La mère de Marie-Ernestine, quand elle sera veuve, va tenir sa maison et ses domaines, ouvriers, locataires, saisonniers… d’une main de fer, elle si modeste. Ce sera une matrone respectable. Marie-Ernestine, sa fille, élevée au couvent pour faire ses études et tenir le domaine plus tard, découvre le piano. Elle est super douée et rêve, appuyée par un pianiste voisin, d’entrer au conservatoire. Comment va-t-elle réagir quand son père décide de la marier à Jules, un de ses employés, frustre et gros, sans aucune culture ?

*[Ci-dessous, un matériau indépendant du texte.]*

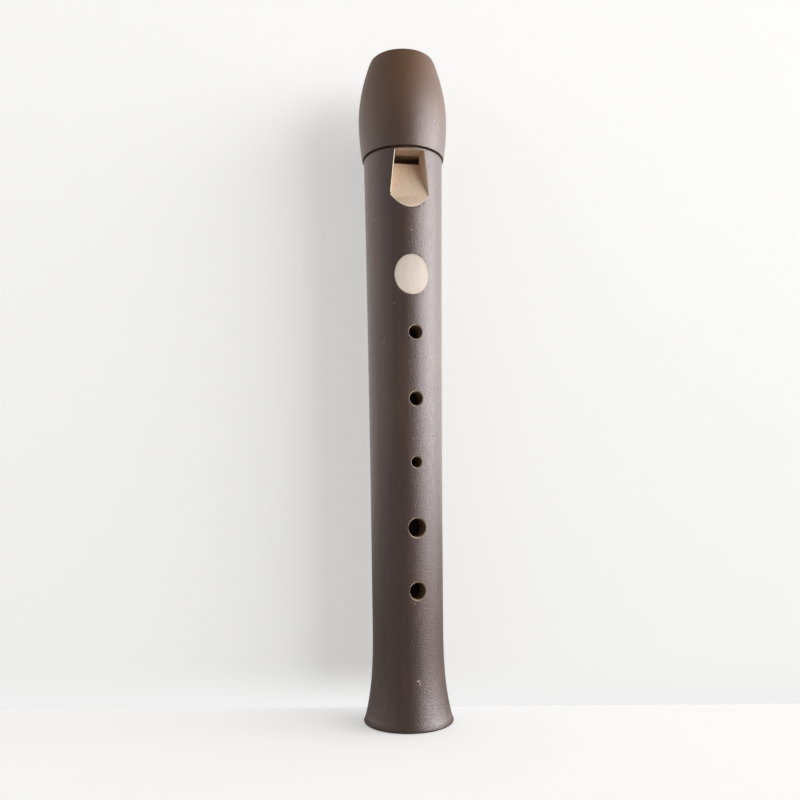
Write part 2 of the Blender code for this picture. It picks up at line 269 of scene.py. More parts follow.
def cap_radius(above_shoulder):
    """Outside radius of the cap: a belly that draws in to the edge and to the mouth."""
    if above_shoulder < CAP_BELLY_HEIGHT:
        share = 1 - above_shoulder / CAP_BELLY_HEIGHT
        return CAP_BELLY_RADIUS - (CAP_BELLY_RADIUS - CAP_EDGE_RADIUS) * share**2
    share = (above_shoulder - CAP_BELLY_HEIGHT) / (CAP_LENGTH - CAP_BELLY_HEIGHT)
    return CAP_BELLY_RADIUS - (CAP_BELLY_RADIUS - CAP_MOUTH_RADIUS) * share**CAP_SHOULDER_POWER


def windway_roof(height):
    """Height of the windway's roof above the bore's axis."""
    share = (height - WINDOW_TOP) / (MOUTH_HEIGHT - WINDOW_TOP)
    return WINDWAY_FLOOR + WINDWAY_EXIT + (WINDWAY_ENTRY - WINDWAY_EXIT) * share


def window_half_width(y, z):
    outward = -y - LABIUM_HEIGHT
    down = LABIUM_EDGE_HEIGHT - z
    return LABIUM_WIDTH / 2 + down * tan(WINDOW_SPLAY) + outward * tan(WINDOW_DRAFT)


def window_edge(height):
    """Where the window's side meets the tube's outside, as (half width, y)."""
    radius = tube_radius(height)
    back = -radius
    for step in range(EDGE_ROUNDS):
        half = window_half_width(back, height)
        back = -sqrt(radius**2 - half**2)
    return half, back


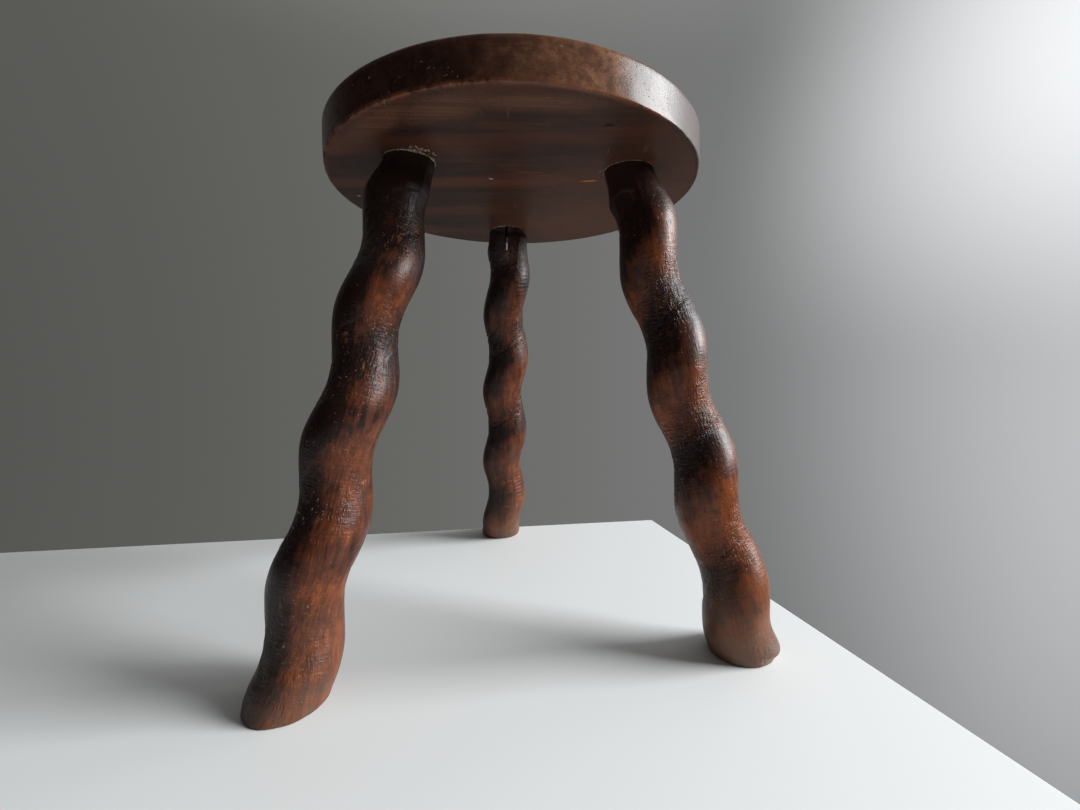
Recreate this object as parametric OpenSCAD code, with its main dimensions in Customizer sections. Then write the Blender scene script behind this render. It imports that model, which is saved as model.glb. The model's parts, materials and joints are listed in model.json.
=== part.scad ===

Puis on passe à Marguerite, fille rejetée par sa mère, aimée de la grand-mère, pas éduquée pour autant, qui n’aura pas vraiment le choix de mener une vie « normale ». Qui va donc dériver. C’est pourquoi sur toutes les photos qui la concernent, sa tête est découpée aux ciseaux.
C’est passionnant, extrêmement descriptif, bourré de détails et d’anecdotes qui nous font comprendre comment on vivait en province profonde dans ce temps-là.
Ce livre m’a subjuguée. S’il a le Goncourt, ce sera mérité.

La maison vide de Laurent Mauvignier, 2025 aux Editions de Minuit. 746 pages, 25 €.